┏━━
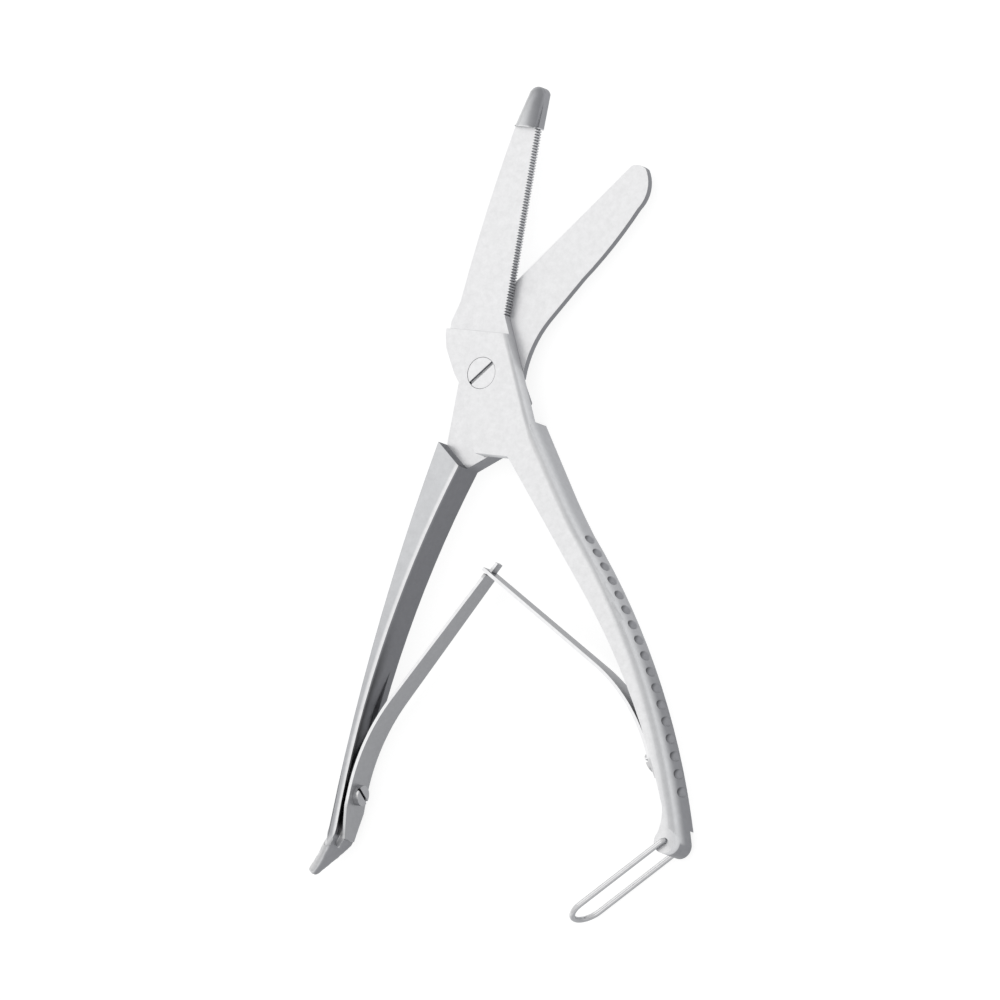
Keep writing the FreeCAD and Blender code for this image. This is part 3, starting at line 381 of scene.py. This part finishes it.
def screwAxis(node):
    foot, behind = (Vector((*spot, 0)) * mm for spot in screws[node][:2])
    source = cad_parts[node]
    heights = [(source.matrix_world @ vert.co).z for vert in source.data.vertices]
    foot.z = behind.z = (min(heights) + max(heights)) / 2
    return foot, (foot - behind).normalized()


def screwTone(node):
    foot, out = screwAxis(node)
    depths = [(screwHead["height"] - value) * mm for value in screwHead["slotFade"]]
    rims = [(screwHead["radius"] - value) * mm for value in screwHead["rimFade"]]

    def tone(tree, place, flatness, upward):
        off = vectorNode(tree, "SUBTRACT", place, foot)[0]
        depth = vectorNode(tree, "DOT_PRODUCT", off, out)["Value"]
        across = vectorNode(tree, "CROSS_PRODUCT", off, out)[0]
        away = vectorNode(tree, "LENGTH", across)["Value"]
        # painted shade in the slot
        slot = times(tree, ramp(tree, depth, *depths), ramp(tree, away, *rims))
        base = mixColour(tree, flatness, steel["brightSide"], steel["bright"])
        return mixColour(tree, slot, base, steel["slot"])
    return tone


steelScrews = {node: satinSteel(node.split("_")[0] + "ScrewSteel", screwTone(node), 0.22, 0.3)
               for node in screws}
steelBright = satinSteel("polishedSteel", plainTone(steel["bright"], steel["brightSide"]), 0.22, 0.3)
print("materials made")

# Pieces that stand for the CAD nodes

bodies = {
    "front_lever": "front", "right_spring": "front", "right_spring_screw": "front",
    "rear_lever": "rear", "pivot_screw": "rear", "left_spring": "rear", "left_spring_screw": "rear",
    "lock_loop": "loop",
}


# A merged copy of a CAD node: its loose triangles welded where their corners meet.
def mergedMesh(node):
    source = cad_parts[node]
    mesh = bmesh.new()
    mesh.from_mesh(source.data)
    mesh.transform(source.matrix_world)
    bmesh.ops.remove_doubles(mesh, verts=mesh.verts, dist=0.000002)
    return mesh


# Cuts the mesh square to a direction at even steps, so that it can bend.
def cutAlong(mesh, start, direction, step, count):
    for k in range(1, count):
        parts = mesh.verts[:] + mesh.edges[:] + mesh.faces[:]
        spot = start + direction * step * k
        bmesh.ops.bisect_plane(mesh, geom=parts, plane_co=spot, plane_no=direction, dist=0.0000005)


# Cuts the faces whose middle is chosen, square to a direction through a spot.
def cutFaces(mesh, chosen, spot, direction):
    faces = [face for face in mesh.faces if chosen(face.calc_center_median())]
    corners = list(dict.fromkeys(vert for face in faces for vert in face.verts))
    sides = list(dict.fromkeys(side for face in faces for side in face.edges))
    bmesh.ops.bisect_plane(mesh, geom=corners + sides + faces, plane_co=spot, plane_no=direction,
                           dist=0.000001)


# The blunt tip: its front is a dome over the outline that the CAD knob has. Millimetres.
knob = {
    "foot": 68.3,
    "footLeft": -3.6,
    "footRight": 3.2,
    "endCentre": (1.6, 77.0),
    "endRadius": 2.45,
    "rim": 8.3,             # height of the dome's rim
    "top": 10.3,            # height of its top
    "above": 8.7,           # what lies above this is domed
    "slope": 4.5,           # length over which the end falls
    "endShare": 0.55,       # share of the height that is left at the end
    "roundness": 2.2,
    "cutsAcross": (-3.6, 0.4, 20),      # first cut, step, count
    "cutsAlong": (68.4, 0.5, 23),
    "smoothAbove": 7.9,
}


def domeHeight(x, y):
    endX, endY = knob["endCentre"]
    rise = min((y - knob["foot"]) / (endY - knob["foot"]), 1)
    left = knob["footLeft"] + (endX - knob["endRadius"] - knob["footLeft"]) * rise
    right = knob["footRight"] + (endX + knob["endRadius"] - knob["footRight"]) * rise
    half = (right - left) / 2
    across = half - abs(x - (left + right) / 2)
    if y > endY:
        across = min(across, knob["endRadius"] - math.hypot(x - endX, y - endY))
    outward = 1 - min(max(across / half, 0), 1)
    endwise = min(max((endY + knob["endRadius"] - y) / knob["slope"], 0), 1)
    fall = knob["endShare"] + (1 - knob["endShare"]) * math.sin(endwise * math.pi / 2)
    return (knob["top"] - knob["rim"]) * math.sqrt(1 - outward ** knob["roundness"]) * fall


def domeKnob(mesh):
    foot = knob["foot"] - 0.01
    for axis, name in ((Vector((1, 0, 0)), "cutsAcross"), (Vector((0, 1, 0)), "cutsAlong")):
        first, step, count = knob[name]
        for k in range(count):
            cutFaces(mesh, lambda middle: middle.y > foot * mm, axis * (first + step * k) * mm, axis)
    for vert in mesh.verts:
        x, y, z = (value / mm for value in vert.co)
        if y >= foot and z >= knob["above"]:
            vert.co.z = (knob["rim"] + domeHeight(x, y)) * mm


# The hook: the straight slopes of the CAD hook are eased to one curve with a rounded tip.
hook = {
    "easedFrom": (-23.6, -129.4),        # where the easing starts, in millimetres
    "cut": 0.6,                          # distance of the cuts, in millimetres
    "cutsAlong": (0, 22),
    "cutsAcross": (-10, 20),
    "cutsUp": (0, 16),
    "passes": 9,
}


def easeHook(mesh):
    start = Vector((*hook["easedFrom"], 0)) * mm
    outerStart, outerEnd = (Vector((*spot, 0)) for spot in layout["hookSide"])
    way = (outerEnd - outerStart).normalized()
    across = Vector((way.y, -way.x, 0))
    upright = Vector((0, 0, 1))
    for axis, first, name in ((way, start, "cutsAlong"), (across, start, "cutsAcross"),
                              (upright, Vector(), "cutsUp")):
        for k in range(*hook[name]):
            spot = first + axis * hook["cut"] * k * mm
            cutFaces(mesh, lambda middle: (middle - start).dot(way) > 0, spot, axis)
    eased = [vert for vert in mesh.verts if (vert.co - start).dot(way) > 0.1 * mm]
    for _ in range(hook["passes"]):
        bmesh.ops.smooth_vert(mesh, verts=eased, factor=0.5, use_axis_x=True, use_axis_y=True,
                              use_axis_z=True)


# Turns a spring's screw about its own axis, to where its slot stands in the photograph.
def turnScrew(mesh, node):
    foot, out = screwAxis(node)
    turn = Matrix.Rotation(math.radians(screws[node][2]), 3, out)
    bmesh.ops.rotate(mesh, cent=foot, verts=mesh.verts, matrix=turn)


# Angles in degrees; edges that turn by more than the first one are shown sharp.
corners = {"sharp": 28, "sharpOnHook": 42, "bevelled": 38, "bevelSegments": 2}


# The blunt tip is round, so none of its edges is shown sharp.
def smoothKnob(data):
    for side in data.edges:
        ends = [data.vertices[k].co for k in side.vertices]
        if all(co.y > (knob["foot"] + 0.3) * mm and co.z > knob["smoothAbove"] * mm for co in ends):
            side.use_edge_sharp = False


def makePiece(node, name, material, mesh, bevelWidth):
    data = bpy.data.meshes.new(name)
    mesh.to_mesh(data)
    mesh.free()
    piece = bpy.data.objects.new(name, data)
    bpy.context.scene.collection.objects.link(piece)
    data.materials.append(material)
    data.shade_smooth()
    sharp = corners["sharpOnHook" if node == "rear_lever" else "sharp"]
    data.set_sharp_from_angle(angle=math.radians(sharp))
    if node == "front_lever":
        smoothKnob(data)
    if bevelWidth:
        bevel = piece.modifiers.new("brokenEdges", "BEVEL")
        bevel.width = bevelWidth
        bevel.segments = corners["bevelSegments"]
        bevel.limit_method = "ANGLE"
        bevel.angle_limit = math.radians(corners["bevelled"])
        bevel.harden_normals = True
    if node == "front_lever":
        even = piece.modifiers.new("evenShading", "WEIGHTED_NORMAL")
        even.keep_sharp = True
    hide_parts(node)
    return piece


edges = {
    # node: (piece, material, slot, width of its broken edges in metres)
    "front_lever": ("dimpledLever", steelFront, "satin_steel", 0.00016),
    "rear_lever": ("hookedLever", steelRear, "satin_steel", 0.00016),
    "pivot_screw": ("pivotScrew", steelPivot, "satin_steel", 0.00014),
    "left_spring_screw": ("leftSpringScrew", steelScrews["left_spring_screw"], "bright_steel", 0.00012),
    "right_spring_screw": ("rightSpringScrew", steelScrews["right_spring_screw"], "bright_steel", 0.00012),
    "lock_loop": ("wireLoop", steelBright, "bright_steel", 0),
}


def makeRigidPieces():
    for node, (name, material, slotName, width) in edges.items():
        mesh = mergedMesh(node)
        bmesh.ops.dissolve_limit(mesh, angle_limit=math.radians(0.6), verts=mesh.verts, edges=mesh.edges)
        if node == "front_lever":
            domeKnob(mesh)
        if node == "rear_lever":
            easeHook(mesh)
        if node in screws:
            turnScrew(mesh, node)
        piece = makePiece(node, name, material, mesh, width)
        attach(piece, bodies[node])
    print("levers, screws and loop made")


makeRigidPieces()

springs = {
    # node: (piece, foot, tip) in millimetres; half way between the bodies at the tip
    "right_spring": ("rightSpring", (72.15, -97.881), (11.2, -53.6)),
    "left_spring": ("leftSpring", (-19.409, -116.112), (11.2, -53.6)),
}


springCuts = 24
springHeight = 5.9     # of the strips' middle over the rest plane, in millimetres


# Each spring runs from its foot on its own lever towards the crossing, and is cut across along that line.
def makeSprings():
    for node, (name, foot, tip) in springs.items():
        start = Vector((*foot, springHeight)) * mm
        way = Vector((*tip, springHeight)) * mm - start
        mesh = mergedMesh(node)
        bmesh.ops.dissolve_limit(mesh, angle_limit=math.radians(0.3), verts=mesh.verts, edges=mesh.edges)
        cutAlong(mesh, start, way.normalized(), way.length / springCuts, springCuts)
        piece = makePiece(node, name, steelSpring, mesh, 0)
        if bodies[node] == "front":
            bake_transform(piece)
        else:
            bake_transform(piece)
    print("springs made")


makeSprings()

# Floor and light


def makeFloor():
    bpy.ops.mesh.primitive_plane_add(size=6)
    floor = bpy.context.object
    floor.name = "floor"
    material, tree = newMaterial("whitePaper")
    path = addNode(tree, "ShaderNodeLightPath")
    paper = addNode(tree, "ShaderNodeBsdfDiffuse", Color=colour("#F7F7F7"))
    faint = addNode(tree, "ShaderNodeBsdfDiffuse", Color=(0.3, 0.3, 0.3, 1))
    seen = addNode(tree, "ShaderNodeMath", {"operation": "MAXIMUM"}, i0=path.outputs["Is Camera Ray"],
                   i1=path.outputs["Is Glossy Ray"])
    glow = addNode(tree, "ShaderNodeEmission", Color=(1, 1, 1, 1), Strength=0.84)
    both = addNode(tree, "ShaderNodeAddShader")
    tree.links.new(faint.outputs[0], both.inputs[0])
    tree.links.new(glow.outputs[0], both.inputs[1])
    mix = addNode(tree, "ShaderNodeMixShader", Fac=seen.outputs[0])
    tree.links.new(paper.outputs[0], mix.inputs[1])
    tree.links.new(both.outputs[0], mix.inputs[2])
    output = addNode(tree, "ShaderNodeOutputMaterial")
    tree.links.new(mix.outputs[0], output.inputs["Surface"])
    floor.data.materials.append(material)
    return floor


makeFloor()

world = bpy.data.worlds.new("studio")
bpy.context.scene.world = world
world.use_nodes = True
world.node_tree.nodes["Background"].inputs["Color"].default_value = (1, 1, 1, 1)
world.node_tree.nodes["Background"].inputs["Strength"].default_value = 0.72

lamps = {
    # name: (place, size, power)
    "keyPanel": ((-0.8, 0.5, 1.2), 1.2, 1.8),
    "fillPanel": ((0.5, -0.9, 1.3), 1.0, 1.0),
}


def makeLamps():
    for name, (place, size, power) in lamps.items():
        light = bpy.data.lights.new(name, "AREA")
        light.size = size
        light.energy = power
        lamp = bpy.data.objects.new(name, light)
        lamp.location = place
        lamp.rotation_euler = Vector(place).to_track_quat("Z", "Y").to_euler()
        bpy.context.scene.collection.objects.link(lamp)


makeLamps()

bpy.context.scene.view_settings.view_transform = "Standard"
print("floor and light made")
┗━━
Problem to solve:
All lines above from the one containing "attach(piece, bodies[node])" to the one containing "springHeight = 5.9" must be repeated exactly, both lines included, and no others.

Result for this task:
        attach(piece, bodies[node])
    print("levers, screws and loop made")


makeRigidPieces()

springs = {
    # node: (piece, foot, tip) in millimetres; half way between the bodies at the tip
    "right_spring": ("rightSpring", (72.15, -97.881), (11.2, -53.6)),
    "left_spring": ("leftSpring", (-19.409, -116.112), (11.2, -53.6)),
}


springCuts = 24
springHeight = 5.9     # of the strips' middle over the rest plane, in millimetres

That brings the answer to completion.